Based on that knowledge they can "enforce submission rights"

yes they can, but it's not something we should encourage.

IBTD, it does what STD 10 used to do, take the responsibility
for what the MTA sends, including any trouble it might cause.

SMTP-after-POP is easy for an man-in-the-middle attack to
break.  the attacker intercepts the traffic between the MUA
and the POP server, using its own IP address to talk to the
POP server, then it can submit mail from the same IP address
at will.

Yes, but with enforced submission rights it has to know how to
derive a permitted MAIL FROM from the POP-user id, or it has
to hijack both connections (POP and SMTP) from the client.

SMTP-after-POP should be a SHOULD NOT or NOT RECOMMENDED just
like AUTH PLAIN and AUTH LOGIN and CRAM-MD5 and APOP, because
it's defeated just as easily.

Actually I'm not that paranoid when I use one of my ISPs and
the MSA of an unrelated mail provider.  A roaming user in an
internet cafe using the Webmail of his ISP with https is not
necessarily in a better situation than the user in your man-
in-the-middle scenario.

I don't see SHOULD NOT, but seeral security considerations and
a SHOULD for more desirable ways.

users have a wide range of needs.  it's not acceptable to
limit all users to what you think "normal" users need.  and
this won't solve the spam problem anyway, not by a long shot.
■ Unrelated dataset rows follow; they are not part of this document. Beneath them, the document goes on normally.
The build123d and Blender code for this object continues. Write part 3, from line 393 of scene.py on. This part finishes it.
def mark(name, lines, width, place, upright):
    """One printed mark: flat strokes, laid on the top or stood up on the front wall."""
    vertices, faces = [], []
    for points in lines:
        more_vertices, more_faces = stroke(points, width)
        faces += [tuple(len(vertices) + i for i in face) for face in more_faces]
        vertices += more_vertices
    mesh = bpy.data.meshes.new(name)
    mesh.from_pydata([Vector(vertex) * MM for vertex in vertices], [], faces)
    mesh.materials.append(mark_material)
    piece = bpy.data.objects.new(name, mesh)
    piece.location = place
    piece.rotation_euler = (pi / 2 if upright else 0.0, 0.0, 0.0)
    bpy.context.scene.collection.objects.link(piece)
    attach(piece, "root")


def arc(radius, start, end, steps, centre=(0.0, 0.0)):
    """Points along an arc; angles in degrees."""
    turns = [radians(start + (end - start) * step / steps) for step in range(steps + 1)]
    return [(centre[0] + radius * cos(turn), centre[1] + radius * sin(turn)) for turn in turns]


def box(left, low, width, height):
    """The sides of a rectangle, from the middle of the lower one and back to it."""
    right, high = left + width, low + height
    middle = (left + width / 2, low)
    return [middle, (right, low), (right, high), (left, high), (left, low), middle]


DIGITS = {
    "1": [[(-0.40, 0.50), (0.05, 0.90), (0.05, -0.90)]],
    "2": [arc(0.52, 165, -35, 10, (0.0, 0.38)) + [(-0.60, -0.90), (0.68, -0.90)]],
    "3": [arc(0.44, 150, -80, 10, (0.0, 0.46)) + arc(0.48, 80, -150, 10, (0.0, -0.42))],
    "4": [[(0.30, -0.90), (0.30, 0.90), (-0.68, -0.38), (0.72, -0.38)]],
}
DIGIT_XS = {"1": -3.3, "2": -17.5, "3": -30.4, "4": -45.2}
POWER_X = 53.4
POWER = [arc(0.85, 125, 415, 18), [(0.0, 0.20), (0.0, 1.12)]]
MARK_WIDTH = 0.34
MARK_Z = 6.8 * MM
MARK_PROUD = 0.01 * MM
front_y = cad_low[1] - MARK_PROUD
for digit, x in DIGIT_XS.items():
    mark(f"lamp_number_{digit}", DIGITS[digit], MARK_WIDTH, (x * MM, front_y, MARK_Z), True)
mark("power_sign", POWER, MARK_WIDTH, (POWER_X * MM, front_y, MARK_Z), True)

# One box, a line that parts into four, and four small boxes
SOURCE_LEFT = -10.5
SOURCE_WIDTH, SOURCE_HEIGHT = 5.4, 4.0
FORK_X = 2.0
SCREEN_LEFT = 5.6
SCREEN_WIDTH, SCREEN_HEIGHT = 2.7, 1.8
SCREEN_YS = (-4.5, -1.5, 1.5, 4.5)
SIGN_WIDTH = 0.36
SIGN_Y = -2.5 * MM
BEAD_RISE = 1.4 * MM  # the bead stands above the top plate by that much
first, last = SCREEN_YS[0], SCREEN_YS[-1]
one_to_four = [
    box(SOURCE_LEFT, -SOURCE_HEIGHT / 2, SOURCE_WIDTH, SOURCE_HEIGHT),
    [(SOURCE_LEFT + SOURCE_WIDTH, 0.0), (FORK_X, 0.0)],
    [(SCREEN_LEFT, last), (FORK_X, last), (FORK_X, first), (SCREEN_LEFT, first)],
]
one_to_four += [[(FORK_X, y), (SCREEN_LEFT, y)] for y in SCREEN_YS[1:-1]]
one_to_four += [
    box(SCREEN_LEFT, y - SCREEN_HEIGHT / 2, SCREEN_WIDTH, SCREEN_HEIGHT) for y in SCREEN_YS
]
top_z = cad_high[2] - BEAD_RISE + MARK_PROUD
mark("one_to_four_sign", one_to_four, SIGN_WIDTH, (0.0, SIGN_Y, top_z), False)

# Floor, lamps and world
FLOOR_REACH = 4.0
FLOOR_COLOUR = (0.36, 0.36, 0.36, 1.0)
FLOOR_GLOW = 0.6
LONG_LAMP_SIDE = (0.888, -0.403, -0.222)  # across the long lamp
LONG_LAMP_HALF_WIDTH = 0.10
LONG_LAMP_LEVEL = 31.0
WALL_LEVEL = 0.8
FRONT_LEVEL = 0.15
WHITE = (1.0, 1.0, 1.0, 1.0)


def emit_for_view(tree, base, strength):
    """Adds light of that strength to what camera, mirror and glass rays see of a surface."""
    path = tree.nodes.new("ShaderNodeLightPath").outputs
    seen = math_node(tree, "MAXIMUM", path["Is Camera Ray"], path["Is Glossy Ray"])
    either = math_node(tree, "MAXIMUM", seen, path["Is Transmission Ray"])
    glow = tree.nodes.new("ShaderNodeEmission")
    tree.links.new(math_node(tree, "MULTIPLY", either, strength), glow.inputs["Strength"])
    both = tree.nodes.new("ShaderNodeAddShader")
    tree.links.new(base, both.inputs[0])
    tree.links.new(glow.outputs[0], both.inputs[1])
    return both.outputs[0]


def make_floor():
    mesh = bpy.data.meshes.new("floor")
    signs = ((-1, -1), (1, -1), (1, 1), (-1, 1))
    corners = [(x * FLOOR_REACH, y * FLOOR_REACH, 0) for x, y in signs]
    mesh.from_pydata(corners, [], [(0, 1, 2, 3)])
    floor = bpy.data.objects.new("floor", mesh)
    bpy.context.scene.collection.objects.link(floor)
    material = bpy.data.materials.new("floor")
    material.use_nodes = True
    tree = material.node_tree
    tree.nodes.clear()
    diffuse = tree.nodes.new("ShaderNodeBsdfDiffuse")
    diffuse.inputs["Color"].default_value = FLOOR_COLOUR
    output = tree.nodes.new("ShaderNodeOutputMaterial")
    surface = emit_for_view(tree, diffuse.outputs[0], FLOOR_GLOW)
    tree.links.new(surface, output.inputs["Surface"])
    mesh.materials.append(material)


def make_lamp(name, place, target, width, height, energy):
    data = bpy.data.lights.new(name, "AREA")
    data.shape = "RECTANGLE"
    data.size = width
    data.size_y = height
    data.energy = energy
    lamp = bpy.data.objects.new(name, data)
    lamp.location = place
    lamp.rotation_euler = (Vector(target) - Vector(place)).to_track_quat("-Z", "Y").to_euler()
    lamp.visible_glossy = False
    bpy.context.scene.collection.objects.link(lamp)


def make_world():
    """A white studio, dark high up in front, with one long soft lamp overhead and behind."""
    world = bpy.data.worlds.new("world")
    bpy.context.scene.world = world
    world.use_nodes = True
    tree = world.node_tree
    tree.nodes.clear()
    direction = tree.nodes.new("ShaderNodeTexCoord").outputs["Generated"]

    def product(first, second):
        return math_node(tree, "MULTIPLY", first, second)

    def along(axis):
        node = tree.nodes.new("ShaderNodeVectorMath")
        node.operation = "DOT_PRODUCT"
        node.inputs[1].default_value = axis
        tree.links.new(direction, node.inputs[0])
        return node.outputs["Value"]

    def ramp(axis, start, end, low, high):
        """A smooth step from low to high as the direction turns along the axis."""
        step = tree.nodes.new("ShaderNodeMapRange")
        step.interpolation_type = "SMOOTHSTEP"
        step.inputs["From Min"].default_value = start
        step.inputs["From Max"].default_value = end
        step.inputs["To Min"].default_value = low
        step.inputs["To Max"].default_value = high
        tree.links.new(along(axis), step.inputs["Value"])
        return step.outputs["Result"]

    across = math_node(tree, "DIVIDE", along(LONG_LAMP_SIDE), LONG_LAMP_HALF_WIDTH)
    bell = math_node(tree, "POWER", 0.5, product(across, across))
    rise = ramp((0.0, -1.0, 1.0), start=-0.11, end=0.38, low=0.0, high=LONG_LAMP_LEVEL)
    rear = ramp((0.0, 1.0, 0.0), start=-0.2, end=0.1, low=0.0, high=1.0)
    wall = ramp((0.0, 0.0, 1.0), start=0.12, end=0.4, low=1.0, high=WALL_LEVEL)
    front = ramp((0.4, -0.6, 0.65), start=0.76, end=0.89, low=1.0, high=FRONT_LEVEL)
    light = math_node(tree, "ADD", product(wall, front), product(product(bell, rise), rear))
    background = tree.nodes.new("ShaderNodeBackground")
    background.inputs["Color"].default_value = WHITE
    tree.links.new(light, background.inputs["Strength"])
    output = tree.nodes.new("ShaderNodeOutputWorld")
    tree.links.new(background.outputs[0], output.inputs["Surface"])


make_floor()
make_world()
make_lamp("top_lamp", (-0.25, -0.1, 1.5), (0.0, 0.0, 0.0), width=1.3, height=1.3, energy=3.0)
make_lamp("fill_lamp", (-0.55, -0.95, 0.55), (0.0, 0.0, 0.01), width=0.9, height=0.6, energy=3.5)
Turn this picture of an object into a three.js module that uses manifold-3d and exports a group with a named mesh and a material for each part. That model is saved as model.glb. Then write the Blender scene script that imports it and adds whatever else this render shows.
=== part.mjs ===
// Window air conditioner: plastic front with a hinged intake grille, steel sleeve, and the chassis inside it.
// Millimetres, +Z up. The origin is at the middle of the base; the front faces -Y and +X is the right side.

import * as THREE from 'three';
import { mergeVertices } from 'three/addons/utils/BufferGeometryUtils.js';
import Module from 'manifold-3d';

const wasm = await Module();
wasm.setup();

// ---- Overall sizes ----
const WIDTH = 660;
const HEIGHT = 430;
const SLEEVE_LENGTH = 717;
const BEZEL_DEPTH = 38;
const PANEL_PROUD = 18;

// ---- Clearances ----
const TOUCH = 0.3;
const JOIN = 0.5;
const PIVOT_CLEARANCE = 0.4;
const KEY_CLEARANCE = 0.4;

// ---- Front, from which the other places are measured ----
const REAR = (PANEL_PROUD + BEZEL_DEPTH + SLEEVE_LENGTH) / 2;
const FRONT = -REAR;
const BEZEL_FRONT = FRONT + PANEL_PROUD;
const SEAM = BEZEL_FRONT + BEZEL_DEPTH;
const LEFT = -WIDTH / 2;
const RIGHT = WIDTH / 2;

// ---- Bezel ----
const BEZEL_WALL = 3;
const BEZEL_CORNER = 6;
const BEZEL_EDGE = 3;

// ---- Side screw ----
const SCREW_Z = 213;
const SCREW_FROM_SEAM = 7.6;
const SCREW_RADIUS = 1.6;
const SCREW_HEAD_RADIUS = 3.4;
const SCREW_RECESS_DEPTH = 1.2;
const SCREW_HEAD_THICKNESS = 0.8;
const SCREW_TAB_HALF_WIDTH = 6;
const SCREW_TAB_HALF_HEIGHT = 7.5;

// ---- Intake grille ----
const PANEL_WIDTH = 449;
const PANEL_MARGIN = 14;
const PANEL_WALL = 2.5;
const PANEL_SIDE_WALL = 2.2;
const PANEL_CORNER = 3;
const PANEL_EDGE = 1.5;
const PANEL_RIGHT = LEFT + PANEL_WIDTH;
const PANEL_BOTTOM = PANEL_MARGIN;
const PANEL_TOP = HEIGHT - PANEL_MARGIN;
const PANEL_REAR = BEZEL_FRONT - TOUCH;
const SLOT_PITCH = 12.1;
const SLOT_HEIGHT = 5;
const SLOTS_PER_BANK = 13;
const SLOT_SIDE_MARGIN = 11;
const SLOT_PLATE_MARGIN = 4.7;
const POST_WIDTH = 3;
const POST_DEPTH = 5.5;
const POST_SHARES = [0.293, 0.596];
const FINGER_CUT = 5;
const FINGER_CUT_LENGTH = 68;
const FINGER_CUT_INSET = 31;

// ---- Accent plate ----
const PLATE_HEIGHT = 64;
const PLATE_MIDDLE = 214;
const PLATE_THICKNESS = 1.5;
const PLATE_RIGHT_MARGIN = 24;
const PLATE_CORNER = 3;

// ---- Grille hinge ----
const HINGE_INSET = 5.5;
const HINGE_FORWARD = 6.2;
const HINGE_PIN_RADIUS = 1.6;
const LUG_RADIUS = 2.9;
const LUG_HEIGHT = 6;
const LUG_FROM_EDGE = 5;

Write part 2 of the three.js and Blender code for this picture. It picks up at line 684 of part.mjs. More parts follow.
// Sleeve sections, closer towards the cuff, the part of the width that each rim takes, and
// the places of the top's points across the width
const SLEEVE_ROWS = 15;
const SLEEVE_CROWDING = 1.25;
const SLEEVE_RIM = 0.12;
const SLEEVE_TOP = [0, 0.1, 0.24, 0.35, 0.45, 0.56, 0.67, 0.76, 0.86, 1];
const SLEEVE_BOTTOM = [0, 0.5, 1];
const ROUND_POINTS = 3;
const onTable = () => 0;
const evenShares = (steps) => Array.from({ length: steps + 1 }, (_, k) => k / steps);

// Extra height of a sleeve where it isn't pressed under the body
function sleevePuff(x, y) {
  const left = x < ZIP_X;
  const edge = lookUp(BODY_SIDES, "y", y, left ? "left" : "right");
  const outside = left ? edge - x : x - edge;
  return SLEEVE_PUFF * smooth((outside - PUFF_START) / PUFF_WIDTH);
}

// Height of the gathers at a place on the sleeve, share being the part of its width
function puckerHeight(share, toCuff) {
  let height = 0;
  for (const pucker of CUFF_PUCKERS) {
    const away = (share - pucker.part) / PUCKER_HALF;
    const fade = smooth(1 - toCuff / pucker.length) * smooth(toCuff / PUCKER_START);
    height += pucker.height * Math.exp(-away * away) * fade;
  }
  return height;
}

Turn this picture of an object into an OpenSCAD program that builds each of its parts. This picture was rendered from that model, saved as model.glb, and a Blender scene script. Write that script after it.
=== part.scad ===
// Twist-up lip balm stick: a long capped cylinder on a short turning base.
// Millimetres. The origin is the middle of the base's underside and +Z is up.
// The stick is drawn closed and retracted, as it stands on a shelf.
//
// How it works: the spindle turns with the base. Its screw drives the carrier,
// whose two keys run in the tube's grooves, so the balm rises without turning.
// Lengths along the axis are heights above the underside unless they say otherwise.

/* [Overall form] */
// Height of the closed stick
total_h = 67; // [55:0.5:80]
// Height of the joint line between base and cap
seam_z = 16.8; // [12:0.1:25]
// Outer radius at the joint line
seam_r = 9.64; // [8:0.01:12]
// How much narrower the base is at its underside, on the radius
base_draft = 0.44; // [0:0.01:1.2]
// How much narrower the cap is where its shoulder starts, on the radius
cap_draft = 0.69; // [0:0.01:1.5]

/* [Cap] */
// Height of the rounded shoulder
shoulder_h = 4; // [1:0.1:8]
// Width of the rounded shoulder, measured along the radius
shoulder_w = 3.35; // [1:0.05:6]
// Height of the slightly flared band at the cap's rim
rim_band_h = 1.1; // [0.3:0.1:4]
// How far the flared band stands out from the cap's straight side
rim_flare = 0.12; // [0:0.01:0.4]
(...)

If your needs are "unnormal" you won't participate in a scheme
offering to limit your routes, you also won't sign up for any
limited acoounts.  You then have to solve problems if somebody
forges your MAIL FROM by other means.

I'm all for having a way for MTAs to insist that the
originator had permission to use that MAIL FROM address to
send the message. What's not acceptable is for SMTP or MSA
to decide this solely on the basis of SMTP AUTH credentials
or source IP address.

How else should it work ?  User defines permitted MAIL FROM
addresses, MSA authenticates user (somehow, see above about the
less desirable ways), user sends mail with permitted MAIL FROM.

If the user tries another MAIL FROM the MSA says "no" (5xx).